Наташа шагала обратно, не проронив ни слова. И только у ворот сказала
- Папа, что-то это все подозрительно. Как-то вы странно одинаково пахнете. У него глаз подбит, а у тебя рука. Пуговица оборвана.
- Откуда я знаю, что у него подбито, - сказал Сергей, - Пошли спать.

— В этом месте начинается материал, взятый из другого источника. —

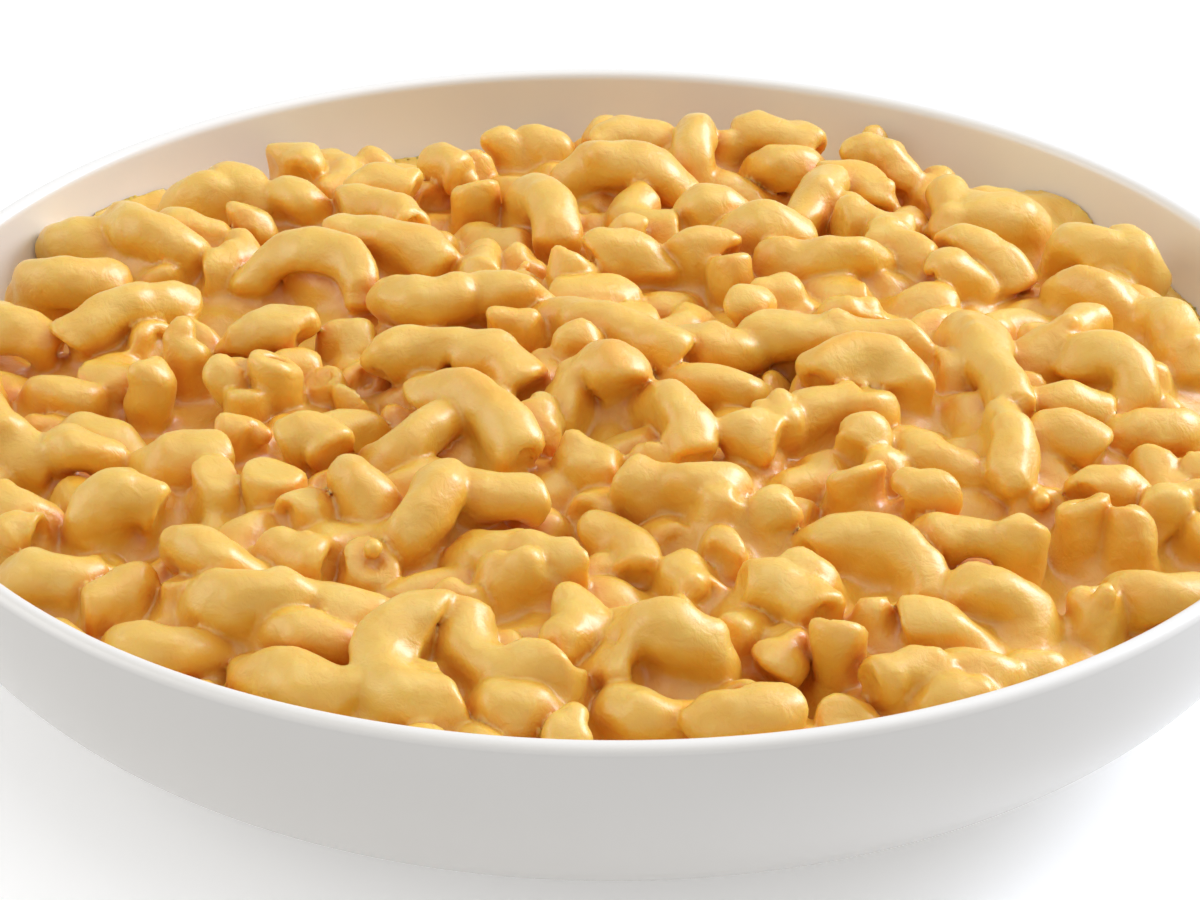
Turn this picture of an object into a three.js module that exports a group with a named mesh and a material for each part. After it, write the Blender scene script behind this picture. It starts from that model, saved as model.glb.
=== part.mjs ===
// A coupe bowl of creamy macaroni and cheese: a round glazed bowl on a low foot ring, and the heap
// of sauced elbow macaroni that fills it. Millimetres, +Z up, origin on the table under the bowl's axis.
import * as THREE from "three";

// Bowl
const RIM_RADIUS = 112;
const BOWL_HEIGHT = 44;
const RIM_THICKNESS = 3;
const FLOOR_THICKNESS = 4.5;
const FOOT_RADIUS = 57;
const FOOT_HEIGHT = 1.5;
const FOOT_WIDTH = 5;
const WALL_BELLY = 1.93; // exponent of the wall's superellipse across the bowl
const WALL_SPRING = 2.4; // exponent of the wall's superellipse up the bowl
const ROUND_SEGMENTS = 78; // half the points of the heap edge, so that their facets lie together
const WALL_STEPS = 8;
const LIP_STEPS = 3;

// Heap
const HEAP_GAP = 0.3; // clearance between the food and the glaze
const HEAP_EDGE_DROP = 11; // how far below the rim the sauce meets the wall
const HEAP_EDGE_WAVE = 1.6;
const HEAP_CROWN = 8; // rise of the heap from its edge to its middle
const HEAP_TOP_RINGS = 26;
const HEAP_SIDE_RINGS = 5;

// One cooked elbow with its coat of sauce
const TUBE_RADIUS = 3.9;
const BEND_RADIUS = 8.5;
const BEND_HALF_ANGLE = THREE.MathUtils.degToRad(62);
const ELBOW_SPACING = 12.5;
const ELBOW_LEVELS = 3.2; // spread of the heights at which elbows lie

const SEED = 7;

// Small repeatable random numbers from 0 to 1.
function randomFrom(seed) {
  let state = seed;
  return () => {
    state = (state + 0x6d2b79f5) | 0;
    let mixed = Math.imul(state ^ (state >>> 15), 1 | state);
    mixed = (mixed + Math.imul(mixed ^ (mixed >>> 7), 61 | mixed)) ^ mixed;
    return ((mixed ^ (mixed >>> 14)) >>> 0) / 4294967296;
  };
}

// The bowl's wall from its flat base up to the rim: a quarter superellipse, as (radius, height) points.
function wallCurve(flatRadius, baseHeight, topRadius, steps) {
  const points = [];
  for (let i = 0; i <= steps; i++) {
    const turn = (Math.PI / 2) * (1 - i / steps);
    const across = Math.cos(turn) ** (2 / WALL_BELLY);
    const down = Math.sin(turn) ** (2 / WALL_SPRING);
    points.push(
      new THREE.Vector2(
        flatRadius + (topRadius - flatRadius) * across,
        BOWL_HEIGHT - (BOWL_HEIGHT - baseHeight) * down,
      ),
    );
  }
  return points;
}

const OUTER_FLAT = FOOT_RADIUS + 1;
const INNER_FLAT = FOOT_RADIUS - 3;
const INNER_RIM_RADIUS = RIM_RADIUS - RIM_THICKNESS;
const INNER_FLOOR = FOOT_HEIGHT + FLOOR_THICKNESS;

// Radius of the bowl's inner wall at a height, from the superellipse's own equation.
function innerRadiusAt(height) {
  const down = (BOWL_HEIGHT - height) / (BOWL_HEIGHT - INNER_FLOOR);
  const sine = Math.min(1, Math.max(0, down)) ** (WALL_SPRING / 2);
  const across = Math.sqrt(1 - sine * sine) ** (2 / WALL_BELLY);
  return INNER_FLAT + (INNER_RIM_RADIUS - INNER_FLAT) * across;
}

// A profile of (radius, height) points turned round the bowl's axis.
function turned(profile) {
  return new THREE.LatheGeometry(profile, ROUND_SEGMENTS).rotateX(Math.PI / 2);
}

function bowlGeometry() {
  const lipRadius = RIM_THICKNESS / 2;
  const outer = wallCurve(OUTER_FLAT, FOOT_HEIGHT, RIM_RADIUS, WALL_STEPS);
  const inner = wallCurve(INNER_FLAT, INNER_FLOOR, INNER_RIM_RADIUS, WALL_STEPS);
  outer.pop();
  inner.pop();
  const lip = [];
  for (let i = 0; i <= 2 * LIP_STEPS; i++) {
    const turn = (Math.PI * i) / (2 * LIP_STEPS);
    lip.push(
      new THREE.Vector2(
        RIM_RADIUS - lipRadius + lipRadius * Math.cos(turn),
        BOWL_HEIGHT - lipRadius + lipRadius * Math.sin(turn),
      ),
    );
  }
  const profile = [
    new THREE.Vector2(0, FOOT_HEIGHT),
    new THREE.Vector2(FOOT_RADIUS - FOOT_WIDTH, FOOT_HEIGHT),
    new THREE.Vector2(FOOT_RADIUS - FOOT_WIDTH, 0),
    new THREE.Vector2(FOOT_RADIUS, 0),
    ...outer,
    ...lip,
    ...inner.reverse(),
    new THREE.Vector2(0, INNER_FLOOR),
  ];
  return turned(profile);
}

// Where each elbow lies: rings of evenly spaced places, each nudged, with its own heading and level.
function layElbows() {
  const random = randomFrom(SEED);
  const elbows = [];
  const reach = INNER_RIM_RADIUS - TUBE_RADIUS - 4;
  for (let ring = ELBOW_SPACING / 2; ring < reach; ring += ELBOW_SPACING * 0.85) {
    const count = Math.round((2 * Math.PI * ring) / ELBOW_SPACING);
    for (let i = 0; i < count; i++) {
      const bearing = (2 * Math.PI * (i + 0.6 * random())) / count;
      const radius = ring + ELBOW_SPACING * 0.3 * (random() - 0.5);
      elbows.push({
        x: radius * Math.cos(bearing),
        y: radius * Math.sin(bearing),
        heading: 2 * Math.PI * random(),
        level: ELBOW_LEVELS * (random() - 1),
      });
    }
  }
  return elbows;
}

// Height of the top of an elbow's bent tube over a point, or below zero where the tube isn't.
function tubeTop(elbow, x, y) {
  const middleX = elbow.x - BEND_RADIUS * Math.cos(elbow.heading);
  const middleY = elbow.y - BEND_RADIUS * Math.sin(elbow.heading);
  const bearing = Math.atan2(y - middleY, x - middleX) - elbow.heading;
  const swing = Math.atan2(Math.sin(bearing), Math.cos(bearing));
  const along = THREE.MathUtils.clamp(swing, -BEND_HALF_ANGLE, BEND_HALF_ANGLE) + elbow.heading;
  const away = Math.hypot(
    x - middleX - BEND_RADIUS * Math.cos(along),
    y - middleY - BEND_RADIUS * Math.sin(along),
  );
  return away < TUBE_RADIUS ? Math.sqrt(TUBE_RADIUS ** 2 - away ** 2) + elbow.level : -1;
}

const ELBOWS = layElbows();

// Relief of the heap over its smooth crown: the highest elbow over the point, or the sauce between.
function reliefAt(x, y) {
  return ELBOWS.reduce((top, elbow) => Math.max(top, tubeTop(elbow, x, y)), 0);
}

// Height at which the sauce meets the wall, which rises and falls a little round the bowl.
function edgeHeight(bearing) {
  const wave = 0.6 * Math.sin(3 * bearing + 0.7) + 0.4 * Math.sin(7 * bearing + 2.1);
  return BOWL_HEIGHT - HEAP_EDGE_DROP + HEAP_EDGE_WAVE * wave;
}

// A point of the heap's top, at a share of the way from the crown to the edge of the sauce.
function topPoint(share, bearing) {
  const edge = edgeHeight(bearing);
  const radius = share * (innerRadiusAt(edge) - HEAP_GAP);
  const x = radius * Math.cos(bearing);
  const y = radius * Math.sin(bearing);
  const evenEdge = BOWL_HEIGHT - HEAP_EDGE_DROP;
  const base = THREE.MathUtils.lerp(evenEdge, edge, share ** 3) + HEAP_GAP;
  const crown = HEAP_CROWN * (1 - share ** 2);
  const steady = Math.min(1, (1 - share) * 12); // no relief right at the wall
  return [x, y, base + crown + steady * reliefAt(x, y)];
}

// A point of the heap's side, at a share of the way down the wall from the sauce's edge to the floor.
function sidePoint(share, bearing) {
  const edge = edgeHeight(bearing);
  const height = THREE.MathUtils.lerp(edge, INNER_FLOOR, share ** 0.6);
  const radius = innerRadiusAt(height) - HEAP_GAP;
  return [radius * Math.cos(bearing), radius * Math.sin(bearing), height + HEAP_GAP];
}

// The heap as rings of points: ring n of the top has 6n points, so its triangles are all about one
// size, and the rings of the side go on from the last of them down the wall to a flat floor.
function heapGeometry() {
  const points = [topPoint(0, 0)];
  const triangles = [];
  const edgeCount = 6 * HEAP_TOP_RINGS;
  let inside = 0;
  for (let ring = 1; ring <= HEAP_TOP_RINGS; ring++) {
    const count = 6 * ring;
    const insideCount = Math.max(1, count - 6);
    const start = points.length;
    for (let i = 0; i < count; i++) {
      points.push(topPoint(ring / HEAP_TOP_RINGS, (2 * Math.PI * i) / count));
      const sector = Math.floor(i / ring);
      const near = inside + ((i - sector) % insideCount);
      const next = start + ((i + 1) % count);
      triangles.push(near, start + i, next);
      const isLastOfSector = i % ring === ring - 1;
      if (!isLastOfSector) triangles.push(near, next, inside + ((i - sector + 1) % insideCount));
    }
    inside = start;
  }
  for (let ring = 1; ring <= HEAP_SIDE_RINGS; ring++) {
    const start = points.length;
    for (let i = 0; i < edgeCount; i++) {
      points.push(sidePoint(ring / HEAP_SIDE_RINGS, (2 * Math.PI * i) / edgeCount));
      const next = (i + 1) % edgeCount;
      triangles.push(inside + i, start + i, start + next);
      triangles.push(inside + i, start + next, inside + next);
    }
    inside = start;
  }
  points.push([0, 0, INNER_FLOOR + HEAP_GAP]);
  for (let i = 0; i < edgeCount; i++) {
    triangles.push(inside + i, points.length - 1, inside + ((i + 1) % edgeCount));
  }
  const geometry = new THREE.BufferGeometry();
  geometry.setAttribute("position", new THREE.Float32BufferAttribute(points.flat(), 3));
  geometry.setIndex(triangles);
  geometry.computeVertexNormals();
  return geometry;
}

function namedMesh(name, geometry, material) {
  const mesh = new THREE.Mesh(geometry, material);
  mesh.name = name;
  return mesh;
}

const glaze = new THREE.MeshStandardMaterial({ color: 0xe9e5df, roughness: 0.3, metalness: 0 });
const sauce = new THREE.MeshStandardMaterial({ color: 0xf2b45c, roughness: 0.35, metalness: 0 });

const macAndCheese = new THREE.Group();
macAndCheese.add(namedMesh("bowl", bowlGeometry(), glaze));
macAndCheese.add(namedMesh("macaroni_heap", heapGeometry(), sauce));

export default macAndCheese;
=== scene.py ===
import math

import bpy
import numpy as np
from mathutils import Matrix, Vector


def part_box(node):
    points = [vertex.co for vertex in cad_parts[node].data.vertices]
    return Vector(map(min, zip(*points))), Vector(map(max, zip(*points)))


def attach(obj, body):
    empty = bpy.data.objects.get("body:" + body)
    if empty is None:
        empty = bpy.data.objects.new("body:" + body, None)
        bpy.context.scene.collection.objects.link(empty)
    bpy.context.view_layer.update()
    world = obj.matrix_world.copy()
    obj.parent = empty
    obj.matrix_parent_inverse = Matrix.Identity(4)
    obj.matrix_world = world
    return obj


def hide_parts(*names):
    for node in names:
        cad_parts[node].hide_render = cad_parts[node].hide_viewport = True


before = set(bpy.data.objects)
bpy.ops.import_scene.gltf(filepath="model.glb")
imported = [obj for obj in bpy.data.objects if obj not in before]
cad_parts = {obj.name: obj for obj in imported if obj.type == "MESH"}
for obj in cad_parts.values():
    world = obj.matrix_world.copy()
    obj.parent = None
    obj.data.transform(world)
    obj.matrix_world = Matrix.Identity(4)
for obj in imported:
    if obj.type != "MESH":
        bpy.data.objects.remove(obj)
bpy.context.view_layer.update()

bl_info = {
    "name": "Macaroni and Cheese Bowl",
    "version": (1, 0, 0),
    "blender": (4, 5, 0),
    "location": "3D View > Sidebar > Macaroni",
    "description": "A glazed coupe bowl filled with sauced elbow macaroni, built round its CAD frame",
    "category": "Object",
}

# Lengths are millimetres in the shape functions, and metres once they are in a mesh.
MM = 0.001
BOWL_BOX = np.array(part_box("bowl")) / MM
RIM_RADIUS = float(BOWL_BOX[1, 0])
BOWL_HEIGHT = float(BOWL_BOX[1, 2])
VIEW_ELEVATION = math.radians(27.31)  # of the camera over the middle of the rim


# ---- settings

def colour_setting(name, description, default):
    """Property that holds one colour."""
    return bpy.props.FloatVectorProperty(
        name=name, description=description, subtype="COLOR", size=3, default=default)


class BowlSettings(bpy.types.PropertyGroup):
    """Sizes and glaze of the bowl."""
    rim_thickness: bpy.props.FloatProperty(
        name="Rim thickness", description="Width of the rounded lip in millimetres", default=3.0)
    foot_radius: bpy.props.FloatProperty(
        name="Foot radius", description="Outer radius of the foot ring in millimetres", default=57.0)
    glaze_colour: colour_setting("Glaze", "Colour of the glaze", (0.82, 0.795, 0.755))
    # Painted shade: how much the glaze colour is darkened on the outside of the bowl, where less light falls.
    outside_painted_shade: bpy.props.FloatProperty(
        name="Outside tone", description="Brightness of the glaze outside, as a share of that inside",
        default=0.68, min=0, max=1, subtype="FACTOR")


class HeapSettings(bpy.types.PropertyGroup):
    """Sizes of the pasta, how it lies and how the sauce covers it."""
    elbow_count: bpy.props.IntProperty(
        name="Elbows", description="Number of loose elbows settled under and between the placed ones",
        default=270)
    seed: bpy.props.IntProperty(
        name="Seed", description="Start of the repeatable random numbers", default=11)
    cell: bpy.props.FloatProperty(
        name="Cell", description="Grid step of the sauced surface in millimetres", default=0.72)
    sauce_colour: colour_setting("Sauce", "Colour of the sauce on the elbows' sides", (0.80, 0.45, 0.04))
    # Painted highlight: a paler, creamier sauce colour that the material puts on the open tops, where light
    # falls most.
    painted_top_highlight: colour_setting("Tops", "Colour of the sauce on open tops", (0.79, 0.515, 0.085))
    # Painted shade: a darker, redder sauce colour that the material puts between the elbows, where shade
    # falls.
    painted_crevice_shade: colour_setting("Crevice", "Colour of the sauce between elbows", (0.77, 0.38, 0.035))


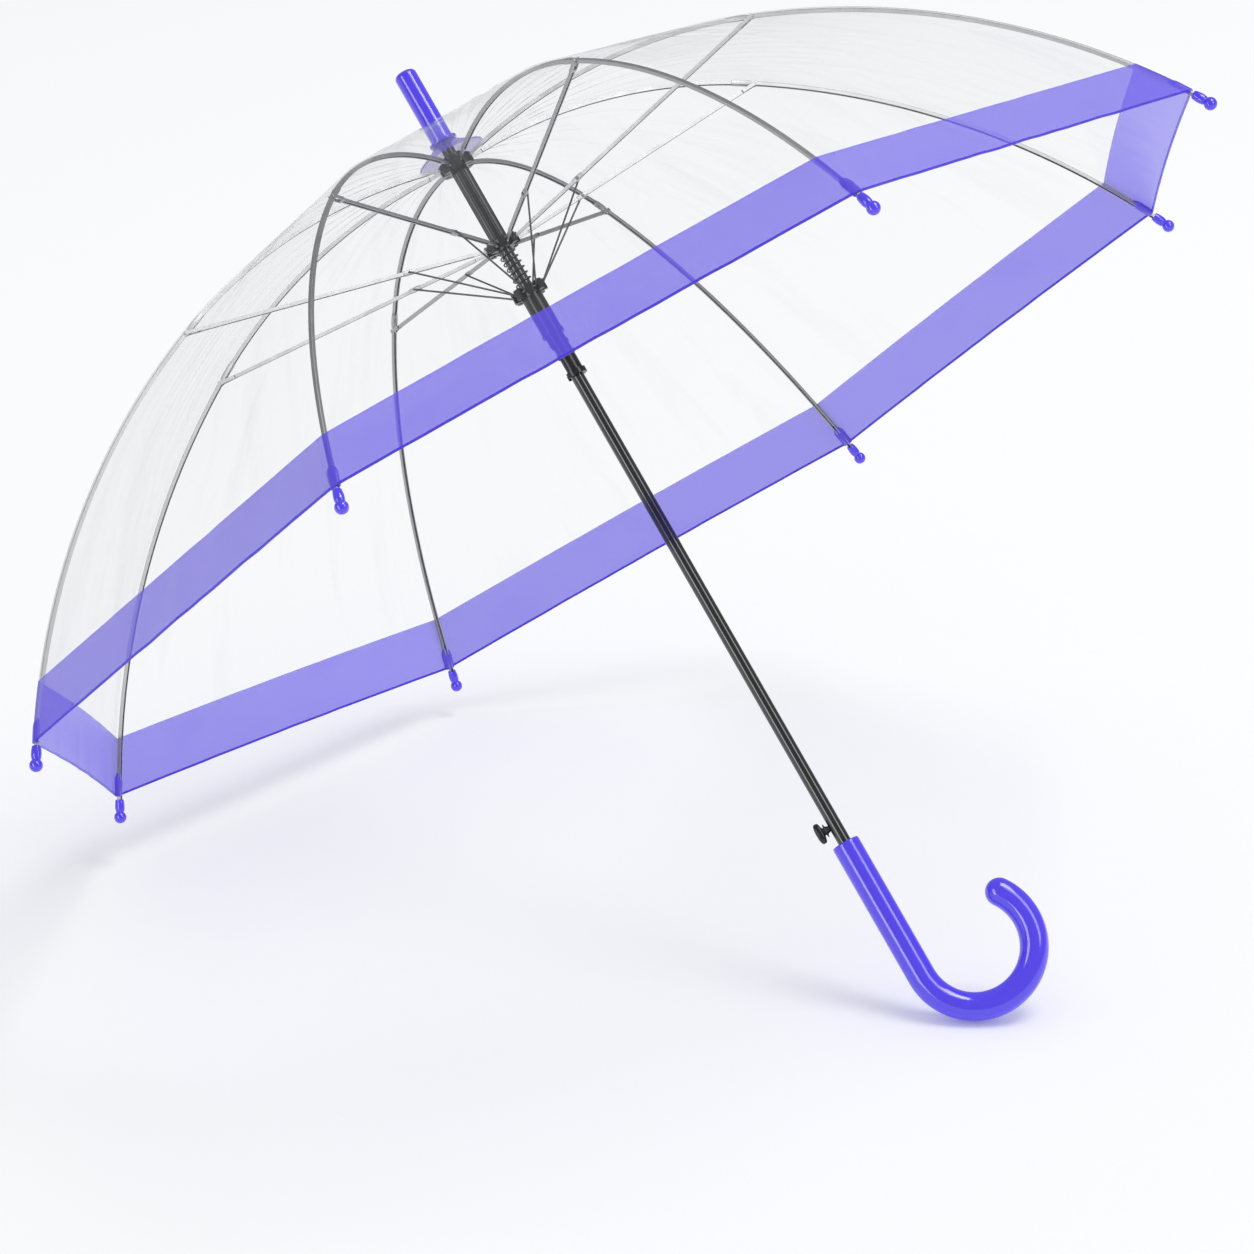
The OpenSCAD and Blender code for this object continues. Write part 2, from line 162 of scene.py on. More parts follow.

 Укрытый добавочным покрывалом поверх добротного верблюжьего одеяла Сергей лежал и пытался сосредоточиться исключительно на завтрашней работе. За последние годы он привык засыпать, размышляя о работе. Емкость для воды нужно завтра обязательно опорожнить. Но картинка ржавой металлической емкости, то и дело, сменялась другой, полной темнотой в комнате с запахом сырости и ощущением тепла полного женского тела. Для этого нужно было даже закрытые сейчас глаза мысленно утопить в темноту. На веранде было светлее, чем в той комнате. Месяц еле виден. Но звезды прибавляли света. Навес над верандой позволял увидеть самый краешек неба над темными холмами, десяток звездочек из той сентябрьской роскоши, что царила над дачами. Но чтобы полюбоваться всем небом, пришлось бы выбраться  из-под одеяла и подойти к краю  веранды. А ему уже было лень. Он услышал, как жена спрашивает дочку
- Ну что он там? Угомонился?
- Да. Все в порядке,- ответила Наташа
- Ну что он на завтра? Решил?
- Мама, утро вечера мудренее.
Защищенный  навесом веранды от звездной пыли, укрытый по подбородок  одеялами от ночной прохлады, так и не определившись, что будет завтра, и, согласившись, что  утро вечера мудренее, Сергей засыпал под шорохи ночного леса.